His other personal crusade is to end earmarks. He thinks Republicans can reconnect with voters by doing away with pork-barrel spending. "Mainstream America that doesn't care about politics knows we need to stop. I had a group of 400 pastors stand up and applaud when I said we've got to stop earmarks." They understand there is something immoral and corrupting about wasting taxpayer money.
But in a $3.7 trillion budget, aren't earmarks trivial? He scoffs: "They always say, it's just a small amount of money, but earmarks always enlarge our budget and buy votes so that massive bills can go through." Members of Congress haven't been able to fight against obese budgets, he says, because "when we direct money back home through earmarks, it makes us complicit in the spending process. It's a killer."

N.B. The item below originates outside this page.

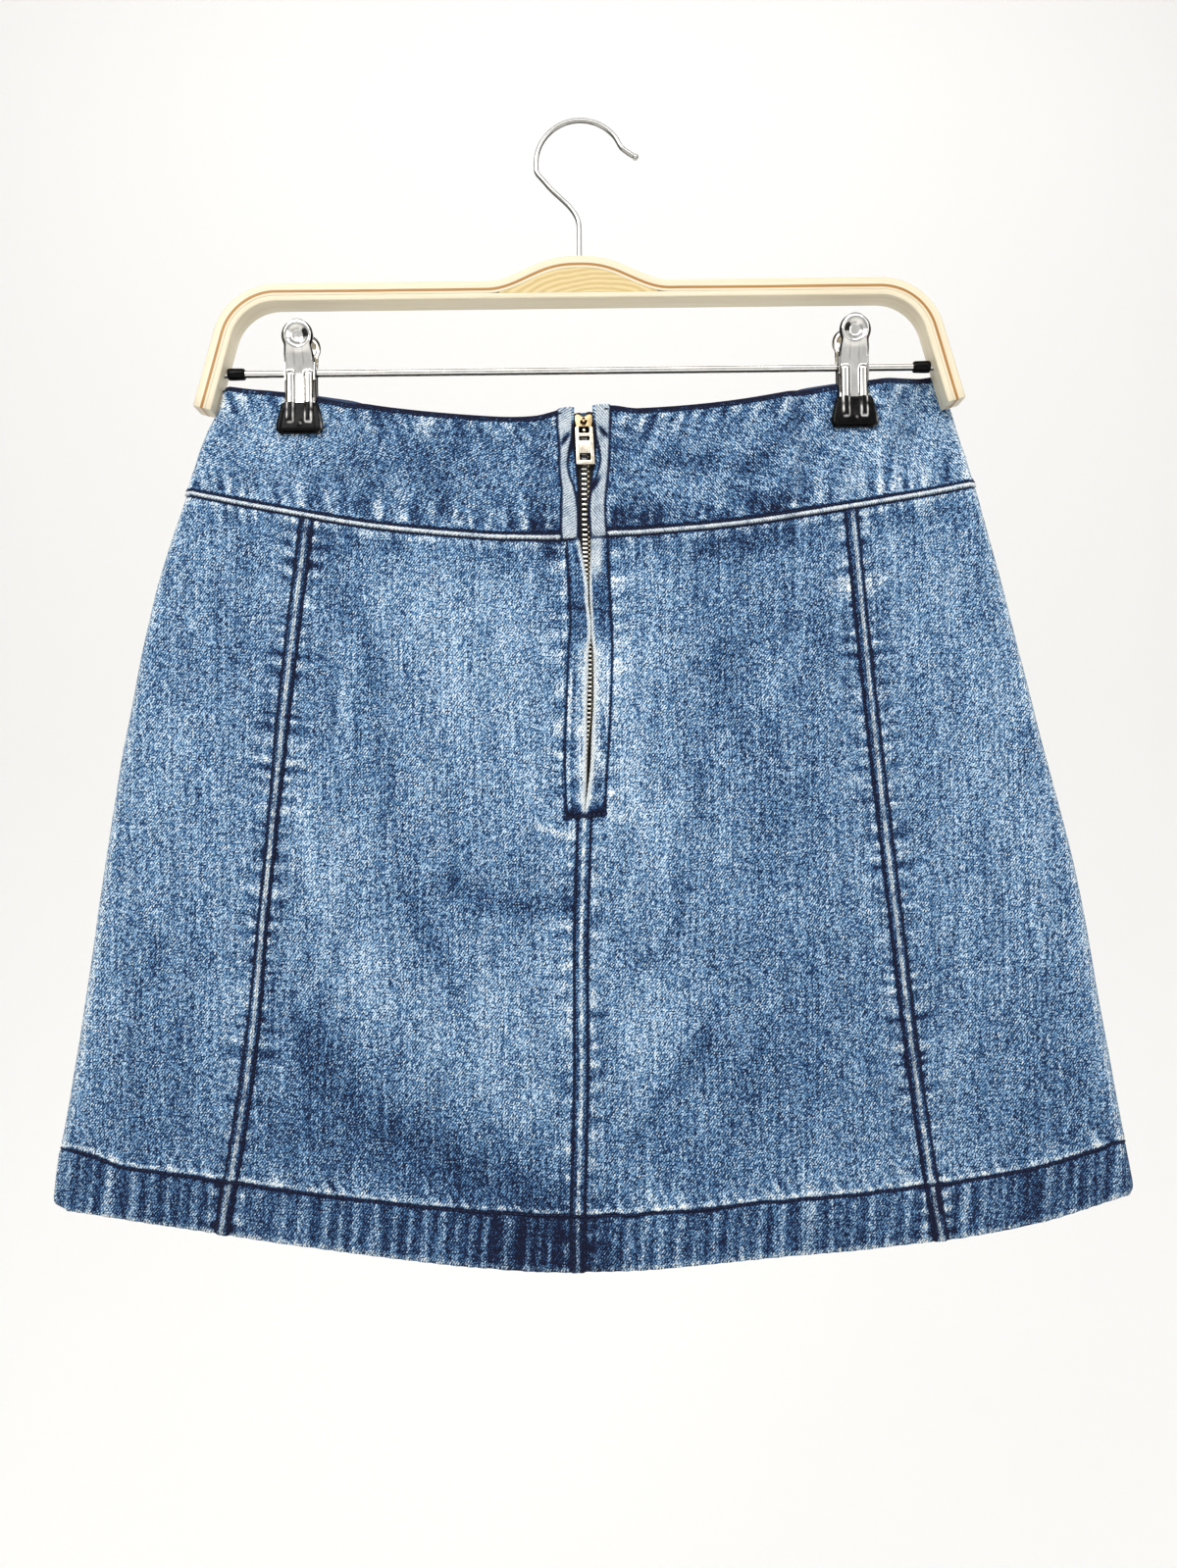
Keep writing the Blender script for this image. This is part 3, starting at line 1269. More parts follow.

I ask what so many voters are pondering: If Republicans win this fall, will they have learned the lessons from the overspending and corruption that got them tossed out in 2006 and 2008?
"In the House, John Boehner and the Republicans get it," Mr. DeMint says. He's not so sure about the Senate. "I think we're in danger of doing the same thing we did before, where a lot of young conservatives come in who have been out there campaigning on the right issues, but then all the senior guys take control of the committees and it's business as usual."
He warns: "This may be our last chance with voters, because if we're given the majority . . . and don't reform Washington, everybody is going to say, 'What's wrong with these guys? We need a third party.'"
He says he has more faith in voters than in the people they elect. "I'm getting optimistic. I think, as I talk to people around the country — they seem to get it. They want a return to those things that made America different and great. They understand that what the government has done is so harmful, in terms of spending and takeovers, the debt, it has made people who are not normally political and not generally interested in it alarmed.
"What makes the difference for me is feeling like I'm really giving a voice to people who care about what happens to our country." That is why Jim DeMint, for better or worse, has suddenly become a major political force.
Mr. Moore is senior economics writer for The Wall Street Journal editorial page.